§ DATASET CONTENT
=-=-=-=-=

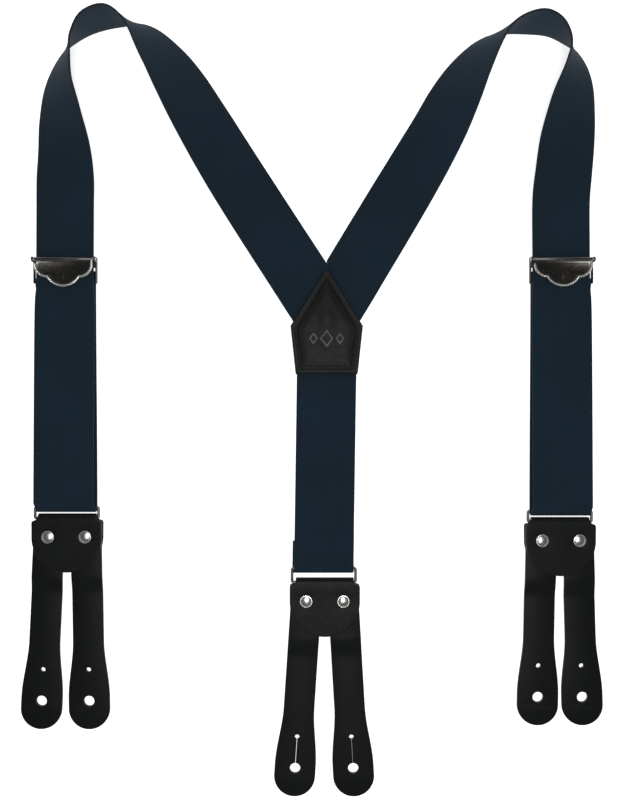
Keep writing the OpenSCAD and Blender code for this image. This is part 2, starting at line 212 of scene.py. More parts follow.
def score(piece, axis, step):
    """Cuts a flat piece into rows along an axis, so that it can be bent and dented between them."""
    take(piece)
    low = min(v.co[axis] for v in piece.data.vertices)
    high = max(v.co[axis] for v in piece.data.vertices)
    count = max(1, round((high - low) / step))
    normal = Vector([float(i == axis) for i in range(3)])
    bpy.ops.object.mode_set(mode="EDIT")
    for i in range(1, count):
        bpy.ops.mesh.select_all(action="SELECT")
        bpy.ops.mesh.bisect(plane_co=normal * (low + (high - low) * i / count), plane_no=normal)
    bpy.ops.object.mode_set(mode="OBJECT")
    return piece


def shape(piece, rise):
    """Lifts each point by rise(x, y)."""
    for vertex in piece.data.vertices:
        vertex.co.z += rise(vertex.co.x, vertex.co.y)
    piece.data.update()
    return piece


def ease(t):
    """A smooth step from 0 to 1."""
    t = min(1.0, max(0.0, t))
    return t * t * (3 - 2 * t)


print("tools ready")

# %% [markdown]
# ## Laying a flat piece along a path
# Webbing and leather are cut flat and then bent. A Curve modifier does the same: the flat piece
# lies along X, and the modifier carries X along the path, keeping its real length. Each point of
# the path also has a roll, for a strap that leans on its edge, and a width. Before the piece is
# bent, its flat position is stored in an attribute called cloth, so that the weave follows the
# strap.

# %% Path tools
ROUTE_STEPS = 8


def between(a, b, c, d, t):
    """A smooth value from b to c, given its neighbours a and d."""
    return (
        2 * b + (c - a) * t + (2 * a - 5 * b + 4 * c - d) * t**2 + (3 * b - a - 3 * c + d) * t**3
    ) / 2


def smooth_route(stations):
    last = len(stations) - 1
    route = []
    for k in range(last):
        near = [stations[max(0, min(last, k + i))] for i in (-1, 0, 1, 2)]
        for step in range(ROUTE_STEPS):
            route.append([between(*four, step / ROUTE_STEPS) for four in zip(*near)])
    return route + [list(stations[last])]


def path_length(path):
    return sum((Vector(b[:3]) - Vector(a[:3])).length for a, b in zip(path, path[1:]))


def remember_flat(piece, start=0.0):
    """Stores where each point lies on the flat cloth, in metres from the strap's first end."""
    flat = piece.data.attributes.new("cloth", "FLOAT_VECTOR", "POINT")
    for vertex, stored in zip(piece.data.vertices, flat.data):
        stored.vector = (vertex.co.x + start, vertex.co.y, vertex.co.z)


def lay(piece, path, twist="MINIMUM"):
    """Bends a flat piece along a path of (x, y, z, roll, width share)."""
    line = bpy.data.curves.new("path", "CURVE")
    line.dimensions = "3D"
    line.twist_mode = twist
    spline = line.splines.new("POLY")
    spline.points.add(len(path) - 1)
    for point, (x, y, z, roll, share) in zip(spline.points, path):
        point.co = (x, y, z, 1)
        point.tilt = roll
        point.radius = share
    guide = bpy.data.objects.new("path", line)
    bpy.context.collection.objects.link(guide)
    use_modifier(piece, "CURVE", object=guide, deform_axis="POS_X")
    bpy.data.objects.remove(guide)
    return piece


def fold_path(line):
    """A path straight down the middle from (y, z) points in millimetres, smoothed between them."""
    stations = smooth_route([(0, y, z, 0, 1) for y, z in line])
    return [(0, y * MM, z * MM, 0.0, 1.0) for _, y, z, _, _ in stations]


def lean(piece, place):
    """Moves each point sideways to place(distance along the flat strap, y)."""
    for vertex, stored in zip(piece.data.vertices, piece.data.attributes["cloth"].data):
        vertex.co.x += place(stored.vector.x, vertex.co.y)
    piece.data.update()


print("path tools ready")

# %% [markdown]
# ## Colours and the node helper
# Colours are written as the sRGB values a screen shows, and one function turns them into the
# linear values that light is reckoned in. One small function adds a shader node with its settings
# and links.

# %% Material helpers
def srgb(code):
    parts = [int(code[i : i + 2], 16) / 255 for i in (1, 3, 5)]
    linear = [p / 12.92 if p <= 0.04045 else ((p + 0.055) / 1.055) ** 2.4 for p in parts]
    return (*linear, 1.0)


def add_node(tree, kind, sockets=None, links=None, **properties):
    """Adds a shader node: its properties, the values of its sockets, and what feeds them."""
    node = tree.nodes.new(kind)
    for name, value in properties.items():
        setattr(node, name, value)
    for name, value in (sockets or {}).items():
        node.inputs[name].default_value = value
    for name, output in (links or {}).items():
        tree.links.new(output, node.inputs[name])
    return node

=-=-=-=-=

§ WHAT IS NEEDED
Quote the data in full, keeping each word unchanged.

§ CORRECT RESULT
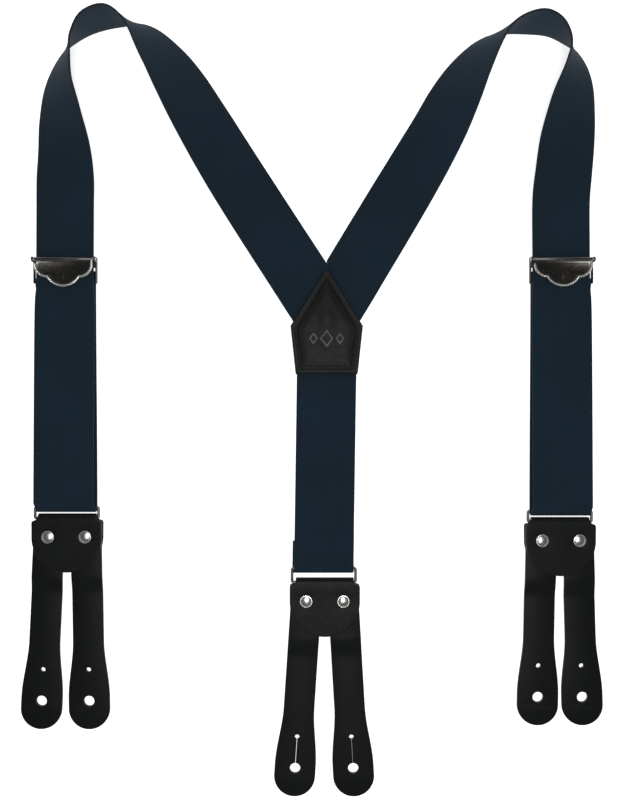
Keep writing the OpenSCAD and Blender code for this image. This is part 2, starting at line 212 of scene.py. More parts follow.
def score(piece, axis, step):
    """Cuts a flat piece into rows along an axis, so that it can be bent and dented between them."""
    take(piece)
    low = min(v.co[axis] for v in piece.data.vertices)
    high = max(v.co[axis] for v in piece.data.vertices)
    count = max(1, round((high - low) / step))
    normal = Vector([float(i == axis) for i in range(3)])
    bpy.ops.object.mode_set(mode="EDIT")
    for i in range(1, count):
        bpy.ops.mesh.select_all(action="SELECT")
        bpy.ops.mesh.bisect(plane_co=normal * (low + (high - low) * i / count), plane_no=normal)
    bpy.ops.object.mode_set(mode="OBJECT")
    return piece


def shape(piece, rise):
    """Lifts each point by rise(x, y)."""
    for vertex in piece.data.vertices:
        vertex.co.z += rise(vertex.co.x, vertex.co.y)
    piece.data.update()
    return piece


def ease(t):
    """A smooth step from 0 to 1."""
    t = min(1.0, max(0.0, t))
    return t * t * (3 - 2 * t)


print("tools ready")

# %% [markdown]
# ## Laying a flat piece along a path
# Webbing and leather are cut flat and then bent. A Curve modifier does the same: the flat piece
# lies along X, and the modifier carries X along the path, keeping its real length. Each point of
# the path also has a roll, for a strap that leans on its edge, and a width. Before the piece is
# bent, its flat position is stored in an attribute called cloth, so that the weave follows the
# strap.

# %% Path tools
ROUTE_STEPS = 8


def between(a, b, c, d, t):
    """A smooth value from b to c, given its neighbours a and d."""
    return (
        2 * b + (c - a) * t + (2 * a - 5 * b + 4 * c - d) * t**2 + (3 * b - a - 3 * c + d) * t**3
    ) / 2


def smooth_route(stations):
    last = len(stations) - 1
    route = []
    for k in range(last):
        near = [stations[max(0, min(last, k + i))] for i in (-1, 0, 1, 2)]
        for step in range(ROUTE_STEPS):
            route.append([between(*four, step / ROUTE_STEPS) for four in zip(*near)])
    return route + [list(stations[last])]


def path_length(path):
    return sum((Vector(b[:3]) - Vector(a[:3])).length for a, b in zip(path, path[1:]))


def remember_flat(piece, start=0.0):
    """Stores where each point lies on the flat cloth, in metres from the strap's first end."""
    flat = piece.data.attributes.new("cloth", "FLOAT_VECTOR", "POINT")
    for vertex, stored in zip(piece.data.vertices, flat.data):
        stored.vector = (vertex.co.x + start, vertex.co.y, vertex.co.z)


def lay(piece, path, twist="MINIMUM"):
    """Bends a flat piece along a path of (x, y, z, roll, width share)."""
    line = bpy.data.curves.new("path", "CURVE")
    line.dimensions = "3D"
    line.twist_mode = twist
    spline = line.splines.new("POLY")
    spline.points.add(len(path) - 1)
    for point, (x, y, z, roll, share) in zip(spline.points, path):
        point.co = (x, y, z, 1)
        point.tilt = roll
        point.radius = share
    guide = bpy.data.objects.new("path", line)
    bpy.context.collection.objects.link(guide)
    use_modifier(piece, "CURVE", object=guide, deform_axis="POS_X")
    bpy.data.objects.remove(guide)
    return piece


def fold_path(line):
    """A path straight down the middle from (y, z) points in millimetres, smoothed between them."""
    stations = smooth_route([(0, y, z, 0, 1) for y, z in line])
    return [(0, y * MM, z * MM, 0.0, 1.0) for _, y, z, _, _ in stations]


def lean(piece, place):
    """Moves each point sideways to place(distance along the flat strap, y)."""
    for vertex, stored in zip(piece.data.vertices, piece.data.attributes["cloth"].data):
        vertex.co.x += place(stored.vector.x, vertex.co.y)
    piece.data.update()


print("path tools ready")

# %% [markdown]
# ## Colours and the node helper
# Colours are written as the sRGB values a screen shows, and one function turns them into the
# linear values that light is reckoned in. One small function adds a shader node with its settings
# and links.

# %% Material helpers
def srgb(code):
    parts = [int(code[i : i + 2], 16) / 255 for i in (1, 3, 5)]
    linear = [p / 12.92 if p <= 0.04045 else ((p + 0.055) / 1.055) ** 2.4 for p in parts]
    return (*linear, 1.0)


def add_node(tree, kind, sockets=None, links=None, **properties):
    """Adds a shader node: its properties, the values of its sockets, and what feeds them."""
    node = tree.nodes.new(kind)
    for name, value in properties.items():
        setattr(node, name, value)
    for name, value in (sockets or {}).items():
        node.inputs[name].default_value = value
    for name, output in (links or {}).items():
        tree.links.new(output, node.inputs[name])
    return node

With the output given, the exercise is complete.